Hundreds of researchers will spend year on ship improving understanding of sea ice

Researchers from more than a dozen countries are preparing to launch the biggest and most complex expedition ever attempted in the central Arctic – a year-long journey through the ice they hope will improve the scientific models that underpin our understanding of climate change.

In the €140m (£123m) Mosaic expedition, 600 scientists from 19 countries including Germany, the US, Britain, France, Russia and China will work together in one of the most inhospitable regions of the planet.

“The Arctic is the epicentre of global climate change,” said Markus Rex of Germany’s Alfred Wegener Institute for Polar and Marine Research, who will lead the expedition. “At the same time the Arctic is the region of the planet where we understand the climate system least.”

Packed full of scientific equipment, the German icebreaker RV Polarstern will leave the port of Tromsø in northern Norway accompanied by a Russian vessel to search for a suitably large ice floe on which to anchor and set up base.

As the days get shorter and the sea freezes around it, the Polarstern will slowly drift off on its own towards the North Pole while rotating teams of 100 scientists spend two months each conducting research on the ice.

Stefanie Arndt, a sea ice physicist who will join the mission in mid-February, said the unique advantage of this expedition compared with others was that researchers would be able to observe processes in the Arctic across an entire cycle of seasons.

“What’s particularly interesting is the transition from winter to spring,” she said, a time when the ice is normally too thick for ships to reach the central Arctic.

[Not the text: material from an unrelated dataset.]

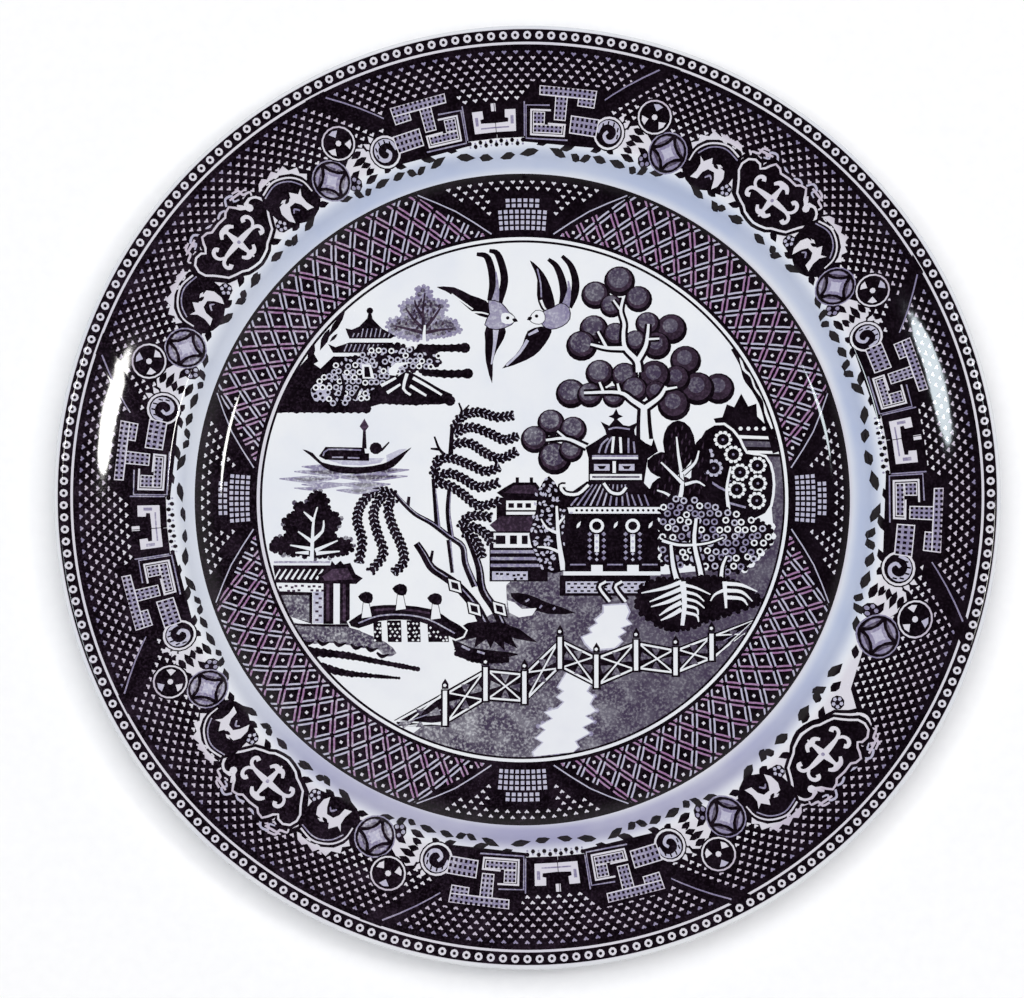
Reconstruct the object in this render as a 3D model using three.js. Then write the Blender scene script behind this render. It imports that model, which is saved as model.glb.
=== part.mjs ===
// A ten-inch dinner plate of glazed, transfer-printed earthenware.
// Millimetres, +Z up. The plate stands on its foot ring, with the origin under its centre.
//
// The plate is one piece of fired clay, so it is one closed solid of revolution. Its section is
// a short list of corners, each rounded with an arc: along the top from the centre of the well
// out to the lip, then back under the rim and round the foot ring to the centre of the base.

import * as THREE from 'three';

// Driving dimensions, in millimetres and degrees.
const outerRadius = 127;
const height = 22.7;
const wall = 3.8;
const lipRadius = wall / 2;
const rimSlope = 17;
const innerRimSlope = 5;
const rimHalfRun = 17.8;
const innerRimRun = 14.5;
const cavettoSlope = 52;
const wellFloor = 7.6;
const baseRecess = 3.2;
const footOuter = 80;
const footInner = 76.6;
const footDraft = 0.6;
const footShoulder = 5.2;

// The roundings of the section's corners.
const cavettoRound = 18;
const shoulderRound = 6;
const shoulderUnderRound = 4;
const rimRound = 100;
const footFillet = 0.9;
const footEdgeRound = 0.7;

// How finely the curves become facets.
const chordError = 0.08;
const segmentsAround = 90;

const radians = THREE.MathUtils.degToRad;

// A step of a given length along a slope, outwards and up where the length is positive.
function along(slope, length) {
  return new THREE.Vector2(Math.cos(radians(slope)), Math.sin(radians(slope))).multiplyScalar(length);
}

// A step straight out of the upper surface of a stretch that climbs at a given slope.
function outOf(slope, length) {
  return along(slope + 90, length);
}

// The same corner on the underside of the wall, where two stretches of different slope meet.
function under(corner, slopeIn, slopeOut) {
  const halfTurn = radians(slopeIn - slopeOut) / 2;
  const middleSlope = (slopeIn + slopeOut) / 2;
  return corner.clone().add(outOf(middleSlope, -wall / Math.cos(halfTurn)));
}

// The point where a line through a corner, at a given slope, comes down to a height.
function downTo(corner, slope, z) {
  const run = (corner.y - z) / Math.tan(radians(slope));
  return new THREE.Vector2(corner.x - run, z);
}

// The section's corners, with x the distance from the axis and y the height.
function sectionCorners() {
  const lipCentre = new THREE.Vector2(outerRadius - lipRadius, height - lipRadius);
  const lipEnd = lipCentre.clone().add(along(rimSlope, lipRadius));
  const lipTop = lipEnd.clone().add(outOf(rimSlope, lipRadius));
  const lipUnder = lipEnd.clone().add(outOf(rimSlope, -lipRadius));
  const rimMiddle = lipTop.clone().add(along(rimSlope, -rimHalfRun));
  const shoulder = rimMiddle.clone().add(along(innerRimSlope, -innerRimRun));
  const floorEdge = downTo(shoulder, cavettoSlope, wellFloor);
  const rimUnder = under(rimMiddle, innerRimSlope, rimSlope);
  const shoulderUnder = under(shoulder, cavettoSlope, innerRimSlope);
  const cavettoUnder = downTo(shoulderUnder, cavettoSlope, footShoulder);
  const footTop = footShoulder - 1;
  return [
    { at: new THREE.Vector2(0, wellFloor), round: 0 },
    { at: floorEdge, round: cavettoRound },
    { at: shoulder, round: shoulderRound },
    { at: rimMiddle, round: rimRound },
    { at: lipTop, round: lipRadius },
    { at: lipUnder, round: lipRadius },
    { at: rimUnder, round: rimRound },
    { at: shoulderUnder, round: shoulderUnderRound },
    { at: cavettoUnder, round: cavettoRound / 2 },
    { at: new THREE.Vector2(footOuter + footDraft, footTop), round: footFillet },
    { at: new THREE.Vector2(footOuter, 0), round: footEdgeRound },
    { at: new THREE.Vector2(footInner, 0), round: footEdgeRound },
    { at: new THREE.Vector2(footInner - footDraft, baseRecess), round: footFillet },
    { at: new THREE.Vector2(0, baseRecess), round: 0 },
  ];
}

// The points of the arc that rounds one corner, touching the straight stretches on both sides.
function roundCorner(before, corner, after, radius) {
  const towardsBefore = before.clone().sub(corner).normalize();
  const towardsAfter = after.clone().sub(corner).normalize();
  const halfOpening = Math.acos(towardsBefore.dot(towardsAfter)) / 2;
  const middle = towardsBefore.clone().add(towardsAfter).normalize();
  const centre = corner.clone().addScaledVector(middle, radius / Math.sin(halfOpening));
  const tangent = radius / Math.tan(halfOpening);
  const first = corner.clone().addScaledVector(towardsBefore, tangent).sub(centre);
  const turn = Math.PI - 2 * halfOpening;
  const side = Math.sign(towardsAfter.cross(towardsBefore));
  const steps = Math.max(2, Math.ceil(turn / (2 * Math.acos(1 - chordError / radius))));
  const points = [];
  for (let step = 0; step <= steps; step += 1) {
    const swept = first.clone().rotateAround(new THREE.Vector2(), side * turn * step / steps);
    points.push(swept.add(centre));
  }
  return points;
}

// The whole section as points, from the axis back to the axis.
function sectionPoints() {
  const corners = sectionCorners();
  const last = corners.length - 1;
  const points = [corners[0].at];
  for (let i = 1; i < last; i += 1) {
    points.push(...roundCorner(corners[i - 1].at, corners[i].at, corners[i + 1].at, corners[i].round));
  }
  points.push(corners[last].at);
  return points;
}

const glaze = new THREE.MeshStandardMaterial({
  name: 'glaze',
  color: 0xdde3ec,
  roughness: 0.12,
  metalness: 0,
});

// The lathe turns the section about its own Y axis, and the geometry is then stood up along Z.
const turned = new THREE.LatheGeometry(sectionPoints().reverse(), segmentsAround);
turned.rotateX(Math.PI / 2);

const plate = new THREE.Mesh(turned, glaze);
plate.name = 'plate';

const object = new THREE.Group();
object.add(plate);

export default object;
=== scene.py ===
# %% [markdown]
# # A transfer-printed dinner plate
# The plate is one piece of earthenware: clay pressed to a turned section, a dark print laid on
# it as tissue transfers, and a clear bluish glaze melted over both. This lesson makes it the same
# way round. First comes the section, then the print as flat shapes cut out in millimetres, and
# last one closed mesh whose upper face is divided along the edges of those shapes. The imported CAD
# model is the frame: it gives the size and the place, and the finished plate stands in for it.

# %% Load the frame
import math
import random
from bisect import bisect_right

import bmesh
import bpy
import numpy as np
from mathutils import Matrix, Vector
from mathutils.geometry import delaunay_2d_cdt


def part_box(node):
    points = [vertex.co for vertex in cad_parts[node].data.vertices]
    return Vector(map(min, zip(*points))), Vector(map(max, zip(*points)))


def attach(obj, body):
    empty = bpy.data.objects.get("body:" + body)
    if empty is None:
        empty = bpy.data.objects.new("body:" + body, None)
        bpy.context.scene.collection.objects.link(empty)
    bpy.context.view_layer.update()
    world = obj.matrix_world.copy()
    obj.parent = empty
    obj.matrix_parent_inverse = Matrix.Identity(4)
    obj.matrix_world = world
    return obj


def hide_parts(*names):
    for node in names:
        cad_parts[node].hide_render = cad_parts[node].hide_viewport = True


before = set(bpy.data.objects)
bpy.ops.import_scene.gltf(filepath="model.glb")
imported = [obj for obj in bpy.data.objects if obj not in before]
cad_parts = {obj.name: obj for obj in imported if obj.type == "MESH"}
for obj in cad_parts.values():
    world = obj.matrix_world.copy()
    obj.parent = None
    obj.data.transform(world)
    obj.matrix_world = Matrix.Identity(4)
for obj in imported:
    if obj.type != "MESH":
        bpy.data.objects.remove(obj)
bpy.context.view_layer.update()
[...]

Recording changes in the density, size and type of snow will help scientists better understand the flows of energy in the Arctic. “For example, how much light the snow reflects back into the atmosphere, how much it absorbs and how much light reaches the upper ocean,” said Arndt. “This has big implications for the ecosystem.”

Energy from light affects algae growth and ocean temperatures, which in turn influence how much sea ice melts from below.

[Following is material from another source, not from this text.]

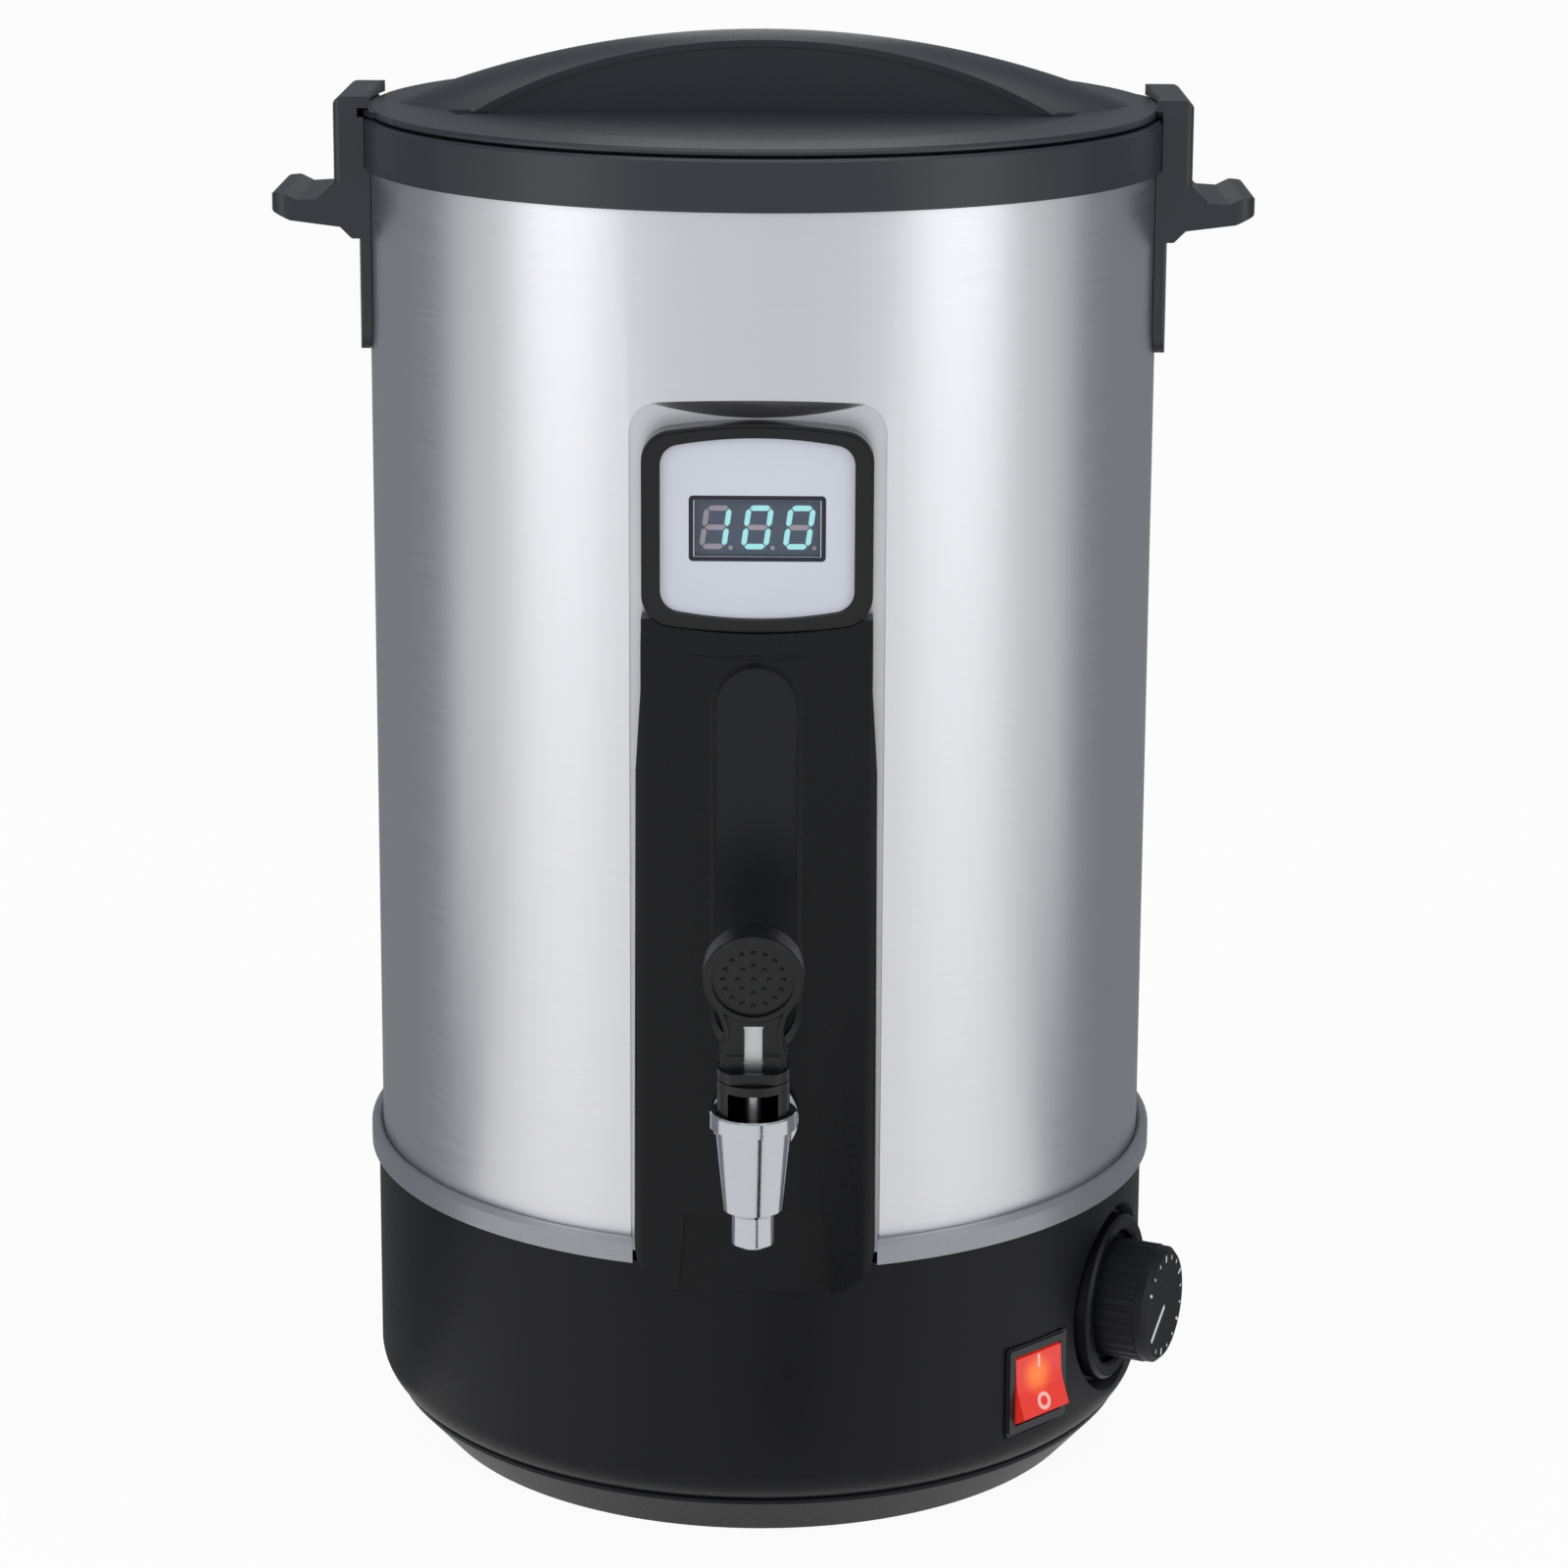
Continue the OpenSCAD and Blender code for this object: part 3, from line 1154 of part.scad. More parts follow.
module switch_case() {
    color(black_plastic) facing(switch_dir) difference() {
        union() {
            front_plate(switch_seat, frame_front - 0.6) translate([0, switch_z]) round_rect(switch_w, switch_h, 1);
            front_plate(frame_front - 0.6, frame_front)
                translate([0, switch_z]) round_rect(switch_w - 1.2, switch_h - 1.2, 1);
            front_plate(switch_seat - 22, switch_seat)
                translate([0, switch_z]) square([switch_w - 2.3, switch_h - 2.3], center = true);
        }
        front_plate(pivot_d - rocker_half - 1, frame_front + 1)
            translate([0, switch_z]) square([rocker_w + 0.3, 2 * rocker_half + 0.4], center = true);
        translate([-rocker_w / 2 - 1.2, -pivot_d, switch_z]) rotate([0, 90, 0])
            cylinder(r = 1.2 + run_gap, h = rocker_w + 2.4);
    }
}

module rocker() {
    color([0.85, 0.08, 0.05]) facing(switch_dir) translate([0, -pivot_d, switch_z]) rotate([-rocker_swing / 2, 0, 0]) {
        rotate([90, 0, 90]) translate([0, 0, -rocker_w / 2]) linear_extrude(rocker_w) intersection() {
            circle(r = rocker_half);
            polygon([[4, -6], [4, 6], [0, 12], [-6.3, 12], [-4.6, 1.5], [-4.6, -1.5], [-6.3, -12], [0, -12]]);
        }
        translate([-rocker_w / 2 - 1, 0, 0]) rotate([0, 90, 0]) cylinder(r = 1.2, h = rocker_w + 2);
    }
}

module switch_terminals() {
    color(brass) facing(switch_dir) for (z = [-7, 0, 7])
        translate([-2.4, 22 - switch_seat, switch_z + z - 0.4]) cube([4.8, 9, 0.8]);
}

module mains_inlet() {
    color(black_plastic) facing(180) translate([0, 0, inlet_z]) difference() {
        union() {
            front_plate(inlet_seat, inlet_seat + 3) round_rect(50, 25, 3);
            front_plate(inlet_seat - 18, inlet_seat) square([27.4, 20.4], center = true);
        }
        front_plate(inlet_seat - 14, inlet_seat + 4) polygon([[-12.2, -8.4], [12.2, -8.4], [12.2, 4.4],
            [8.2, 8.4], [-8.2, 8.4], [-12.2, 4.4]]);
        for (x = [-20, 20]) {
            front_rod(1.5 + run_gap, inlet_seat - 1, inlet_seat + 4, x = x);
            front_cone(1.5 + run_gap, 3.2, inlet_seat + 1.3, inlet_seat + 3 + eps, x = x);
        }
        for (p = pin_at) front_plate(inlet_seat - 20, inlet_seat - 13)
            translate(p) square([2.1, 4.1], center = true);
    }
}

pin_at = [[-7, -2.5], [7, -2.5], [0, 2.2]];

module inlet_pins() {
    color(bright) facing(180) translate([0, 0, inlet_z]) for (p = pin_at)
        front_plate(inlet_seat - 24, inlet_seat - 3) translate(p) square([2, 4], center = true);
}

module inlet_screws() {
    color(bright) facing(180) for (x = [-20, 20]) {
        front_rod(1.5, inlet_seat - boss_t - 2, inlet_seat + 1.4, x = x, z = inlet_z);
        difference() {
            front_cone(1.5, 3.1, inlet_seat + 1.35, inlet_seat + 2.95, x = x, z = inlet_z);
            front_plate(inlet_seat + 2.3, inlet_seat + 4) translate([x, inlet_z]) square([4, 0.8], center = true);
        }
    }
}

// ---------- heater and its clamp ----------

element_r = 58;
element_t = 7;
stud_r = 3;
bar_t = 2;

module element_plate() {
    color([0.72, 0.73, 0.75]) tube(pot_r - 30, stud_r + run_gap, plate_under, pot_floor);
}

module heating_element() {
    color([0.45, 0.44, 0.43]) translate([0, 0, plate_under]) {
        rotate([0, 0, 110]) rotate_extrude(angle = 320) translate([element_r, 0]) difference() {
            union() {
                translate([0, -element_t / 2 - 0.5]) circle(d = element_t);
                translate([-element_t / 2, -element_t / 2 - 0.5]) square([element_t, element_t / 2 + 0.5]);
            }
            translate([-10, 0]) square([20, 5]);
        }
        for (a = [112, 68]) rotate([0, 0, a]) translate([element_r, 0, -20]) cylinder(r = 2.2, h = 17);
    }
}

module thermal_cutout() {
    color([0.85, 0.84, 0.80]) translate([-28, -22, plate_under]) {
        translate([0, 0, -1]) cylinder(r = 11, h = 1);
        translate([0, 0, -8]) cylinder(r = 8, h = 8);
        for (y = [-4, 4]) translate([-1.5, y - 0.4, -14]) cube([3, 0.8, 7]);
    }
}

module temperature_probe() {
    color(bright) translate([30, -20, plate_under]) {
        translate([0, 0, -2]) cylinder(r = 6, h = 2);
        translate([0, 0, -12]) cylinder(r = 3, h = 11);
    }
}

module clamp_bar() {
    color(steel) translate([0, 0, base_top]) difference() {
        union() {
            translate([-12, -deck_r - 8, 0]) cube([24, 2 * deck_r + 16, bar_t]);
            for (x = [-12, 10.5]) translate([x, -deck_r + 14, 0]) cube([1.5, 2 * deck_r - 28, 7]);
        }
        translate([0, 0, -1]) cylinder(r = stud_r + run_gap, h = 10);
    }
}

module clamp_stud() {
    color(bright) translate([0, 0, base_top - 12]) cylinder(r = stud_r, h = pot_floor - base_top + 12);
}

module clamp_nut() {
    color(bright) translate([0, 0, base_top - 5]) difference() {
        cylinder(r = 5.8, h = 5, $fn = 6);
        translate([0, 0, -1]) cylinder(r = stud_r + run_gap, h = 7);
    }
}

module terminal_block() {
    color([0.92, 0.91, 0.88]) translate([-30, 10, foot_gap + foot_plate]) difference() {
        translate([-6, -22, 0]) cube([18, 44, 16]);
        for (y = [-15, -5, 5, 15]) translate([3, y, 5]) {
            cylinder(r = 2.4, h = 20);
            translate([-20, 0, 0]) rotate([0, 90, 0]) cylinder(r = 2, h = 50);
        }
    }
}

base_housing();
bottom_cover();
cover_screws();
trim_ring();
outer_shell();
insulation_jacket();
inner_pot();
collar();
lid();
lid_gasket();
handle_left();
handle_right();
handle_screws();
tap_panel();
panel_screws();
gauge_window();
gauge_ferrule();
gauge_tube();
gauge_plug();
display_bezel();
display_face_plate();
display_lens();
display_module();
digits_lit();
digits_dark();
display_board();
tap_body();
tap_front_gasket();
tap_spacer();
tap_rear_gasket();
tap_nut();
tap_bonnet();
valve_stem();
stem_seal();
stem_spring();
lever_pin();
tap_lever();
dial_ring();
dial_knob();
dial_shaft();
thermostat();
thermostat_bulb();
bulb_clips();
switch_case();
rocker();
switch_terminals();
mains_inlet();
inlet_pins();
inlet_screws();
element_plate();
heating_element();
thermal_cutout();
temperature_probe();
clamp_bar();
clamp_stud();
clamp_nut();
terminal_block();
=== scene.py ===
"""Looks of an electric candle wax melter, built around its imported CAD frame."""
import math
import bmesh
import bpy
from mathutils import Matrix, Vector


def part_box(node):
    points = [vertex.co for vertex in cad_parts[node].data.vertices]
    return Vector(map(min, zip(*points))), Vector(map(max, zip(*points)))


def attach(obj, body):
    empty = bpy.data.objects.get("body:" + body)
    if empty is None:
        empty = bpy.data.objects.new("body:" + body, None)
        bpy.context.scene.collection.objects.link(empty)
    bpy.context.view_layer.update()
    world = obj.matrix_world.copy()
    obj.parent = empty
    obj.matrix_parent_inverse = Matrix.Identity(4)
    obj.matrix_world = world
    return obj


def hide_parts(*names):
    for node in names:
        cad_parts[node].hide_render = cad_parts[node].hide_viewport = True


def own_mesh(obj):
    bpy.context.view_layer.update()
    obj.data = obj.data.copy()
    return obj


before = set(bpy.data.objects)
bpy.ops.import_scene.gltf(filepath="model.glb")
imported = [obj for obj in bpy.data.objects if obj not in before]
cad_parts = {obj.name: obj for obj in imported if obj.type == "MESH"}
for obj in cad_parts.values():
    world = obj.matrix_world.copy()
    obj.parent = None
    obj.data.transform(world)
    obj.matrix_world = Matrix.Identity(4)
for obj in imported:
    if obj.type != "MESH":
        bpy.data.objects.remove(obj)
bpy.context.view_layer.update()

bl_info = {
    "name": "Candle wax melter",
    "version": (1, 0, 0),
    "blender": (4, 5, 0),
    "location": "View3D > Sidebar > Melter",
    "description": "Finishes, printed marks and studio for the candle wax melter",
    "category": "Object",
}

SWITCH_TURN = math.radians(44.4)    # direction of the rocker switch, from the front towards +X
SWITCH_UP = 0.040                   # height of the rocker's pivot
PIVOT_OUT = 0.1184                  # distance of the rocker's pivot from the urn's axis
ROCKER_LEAN = math.radians(12)      # how far the rocker is pressed in at rest
FLANK_LEAN = 9.2                    # degrees between the rocker's pivot plane and each half of its face
FLANK_RISE = 0.1619                 # rise of each half of that face, for a unit of height
DIAL_TURN = math.radians(66)        # direction of the dial, from the front towards +X
DIAL_UP = 0.053                     # height of the dial's axis
DIAL_FACE = 0.1379                  # distance of the dial's face from the urn's axis
POINTER_TURN = math.radians(214 - 90)
PRINT = 0.00008                     # thickness of a printed mark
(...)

Understanding these and other complex processes occurring in the Arctic is essential for the increasingly sophisticated computer models scientists use to predict weather and climate. Experts believe that any disruption to the Arctic’s delicate cycle of freeze-and-thaw will be felt farther south, though it is still not clear how.

Recent changes in the jet stream – a current of air that circles and insulates the Arctic like a giant thermos – have allowed warm, moist winds from low latitudes to move north. At the same time, chilly blasts of Arctic air – the dreaded polar vortices – have brought deep freeze conditions to the continental US and Europe.

Concerns about global heating have spread far beyond the scientific community in recent years. The expedition starts on the same day as global climate protests and before a UN climate summit in New York next week.

Rex, the expedition head, said the cooperation between scientists from many different countries stood in contrast to the geostrategic jostling that big powers have started engaging in as the Arctic, with its untapped riches, begins to open up to exploration.

He put the fact that Germany, hitherto a second-league player in the Arctic, was leading the expedition down to the country’s technical and logistical expertise.

“We’re doing it because we can, and nobody else can do it,” said Rex.